Im "Evening Standard" rief Lebedev Putin dazu auf, den Krieg zu beenden.
(Foto: picture alliance / empics)
Politisch hat das Amt kaum Bedeutung. Solche Adelstitel würden vor allem wegen des Geldes verliehen, das im Interesse der Tories ausgegeben worden sei, so Lord Lexdon, der von David Cameron ins Oberhaus geschickt wurde. Offiziell haben aber weder Evgeny noch Alexander Geld an die Konservativen gespendet. Es sei also ein reiner Freundschaftsdienst gewesen, sagt Caruana-Galizia.
Die Gefälligkeit rief den britischen Geheimdienst MI6 auf den Plan, der vom besorgten Nominierungskomitee informiert worden war. Sie stuften Evgeny wegen der KGB-Vergangenheit seines Vaters als Sicherheitsrisiko ein und baten Johnson, einen anderen Kandidaten vorzuschlagen. Zwei Tage später habe Johnson aber Vertreter der Lebedev Holdings empfangen und kurze Zeit später war Evgeny als Kandidat bestätigt.

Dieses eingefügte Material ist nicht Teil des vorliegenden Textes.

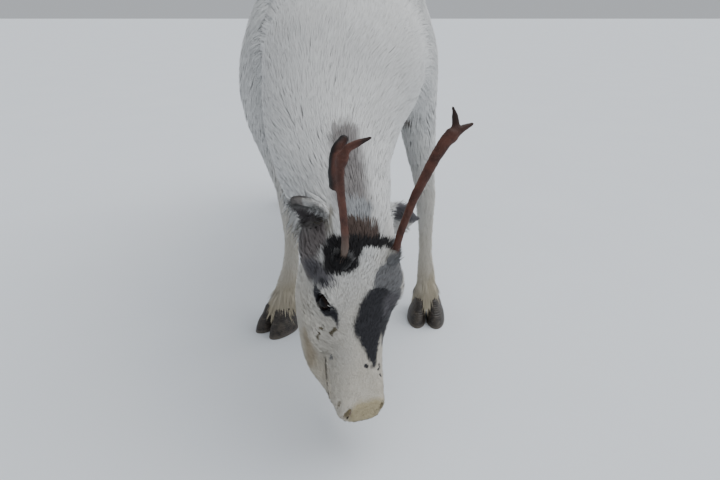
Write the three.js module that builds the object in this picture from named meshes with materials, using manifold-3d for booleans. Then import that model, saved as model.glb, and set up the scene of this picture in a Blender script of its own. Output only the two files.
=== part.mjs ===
// A life-size grazing reindeer in its winter coat: head down at the floor, forelegs set a little apart.
// Millimetres, +Z up. The animal faces -Y and its left side is +X. The floor is Z = 0.
// The flesh is modelled whole from ringed forms.
// Thin cuts then part it into head, neck, torso and legs.
import * as THREE from "three";
import { mergeVertices } from "three/addons/utils/BufferGeometryUtils.js";
import Module from "manifold-3d";

const wasm = await Module();
wasm.setup();
const vec = (x, y, z) => new THREE.Vector3(x, y, z);

// Driving sizes
const GAP = 0.3; // between nodes that touch
const TRUNK_LENGTH = 985; // point of the chest to the buttocks
const TRUNK_YAW = THREE.MathUtils.degToRad(7); // the rump swings to the animal's right
const CHEST = vec(-12, 1035, 0); // front of the trunk's axis, on the floor plan
const ELBOW_CUT = 428; // height of the cut between torso and foreleg
const STIFLE_CUT = 450; // height of the cut between torso and hind leg
const CORONET = 42; // height of the cut between leg and hooves
const EYE_RADIUS = 15;
const LOCK_SEED = 7;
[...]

"Ich bin kein russischer Agent"
Um den Eindruck zu vermeiden, Putins Invasion zu unterstützen, bat Evgeny Lebedev auf der Titelseite des "Evening Standards" den russischen Präsidenten, den Krieg bitte zu beenden. "Im Moment stehen viele mit russischen Wurzeln auf dem Prüfstand, mich eingeschlossen", schrieb er. "Ich verstehe den Grund dafür, da es unvermeidlich ist, wenn Ereignisse solchen Ausmaßes eintreten und die Weltordnung, wie wir sie in den letzten Jahrzehnten kannten, plötzlich zerrissen wird." Er sei kein Sicherheitsrisiko und auch kein russischer Agent.
Zuvor hatte sich Evgeny Lebedev weniger Putin-kritisch geäußert. 2013 bezweifelte er auf Twitter, dass der Kreml hinter der Ermordung Alexander Litwinenkos in London stand. Stattdessen brachte er den britischen Geheimdienst ins Spiel.
2014 verteidigte er im "Evening Standard" die Annexion der Krim mit den Worten, Russland habe nach dem Sturz des ehemaligen ukrainischen Präsidenten Viktor Janukowitsch Grund zum Handeln gehabt. "Es ist nicht überraschend, dass die rechtsextremen Elemente dieser ukrainischen Revolution die Russen beunruhigen, und das muss auch ihren Präsidenten beunruhigen." 2015 forderte er im "Independent": "Großbritannien muss Wladimir Putin zu einem Verbündeten machen."